There are some types of oil rig or platform such as below:
- Fixed platform.
This type of rigs are built on steel or concrete’s legs anchored directly onto the seabed, supporting a deck with space for drilling rigs, production facilities and crew quarters. Such building are, by virtue of their immobility, designed for very long term use. Various types of structure are used, steel jacket, concrete caisson etc. Steel jackets are vertical sections made of tubular steel members, and are usually piled into the seabed. Fixed platforms are economically feasible for installation in water depths up to about 1,700 feet (520 m).
- Compliant Towers
This oil rigs or platforms consist of slender flexible towers and of a pile foundation supporting a conventional deck for drilling and production operations. Compliant towers are designed to sustain significant lateral deflections and forces, and are typically used in water depths ranging from 1,500 to 3,000 ft (450 to 900 m).
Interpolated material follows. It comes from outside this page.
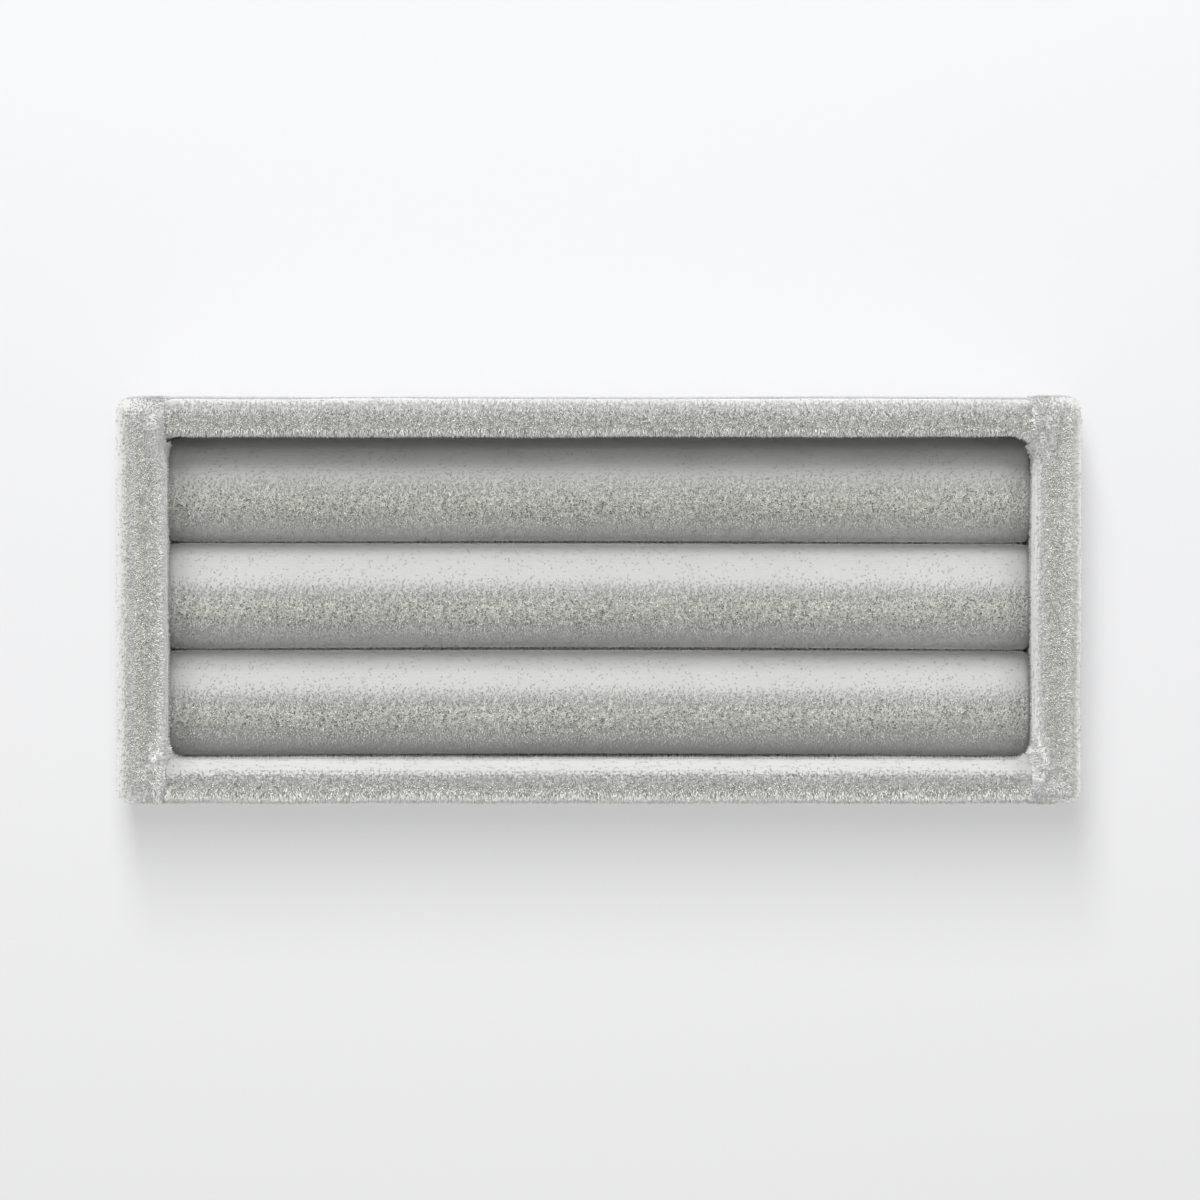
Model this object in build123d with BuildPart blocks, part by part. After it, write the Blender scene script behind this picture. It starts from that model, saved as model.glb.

This type of platform have hulls (columns and pontoons) of sufficient buoyancy to cause the structure to float, but of weight sufficient to keep the structure upright. Semi-submersible platforms can be moved from place to place; can be ballasted up or down by altering the amount of flooding in buoyancy tanks; they are generally anchored by combinations of chain, wire rope and/or polyester rope during drilling and/or production operations, though they can also be kept in place by the use of dynamic positioning. Semi-submersibles oil rigs can be used in water depths from 200 to 10,000 feet (60 to 3,050 m).
- Jack-Up Platforms
As the name, Jack-up building is a kind of platform that can be jacked up above the sea using his legs which can be lowered like jacks. These platforms are typically used in water depths up to 400 feet (120 m), and might be some design up to 170 meters. They are designed to move from place to place, and then anchor themselves by deploying the legs to the ocean bottom using a rack and pinion gear system on each legs.
- Drilling ships
A drillship oil rigs is a ship or vessel that has been fitted with drilling apparatus / equipment. It is most often used for exploratory drilling of new oil or gas wells in deep water but can also be used for scientific drilling. Drillships usually are prepared with a dynamic positioning system to maintain position over the well. They can drill in water depths up to 12,000 feet (3,660 m).
- Floating Production System
Floating production storage and offloading system (FPSO) and Floating Storage and offloading system (FSO) are the main types of floating production systems. FPSOs are large ships equipped with processing facilities and moored to a location for extended periods, and do not actually drill for oil or gas
Spar Platform
This type of oil rigs (Spars) is moored to the seabed like the TLP, but whereas the TLP has vertical tension tethers, the Spar has more conventional mooring lines. The Spar may be more economical to build for small and medium sized rigs than the TLP, and has more inherent stability than a TLP since it has a large counterweight at the bottom and does not depend on the mooring to hold it upright. It also has the ability, by use of chain-jacks attached to the mooring lines, to move horizontally over the oil field.
- Tension Leg Platform.
TLPs is a floating platforms tied to the seabed in a manner that eliminates most vertical movement of the structure. TLPs is used in water depths up to about 6,000 feet (2,000 m).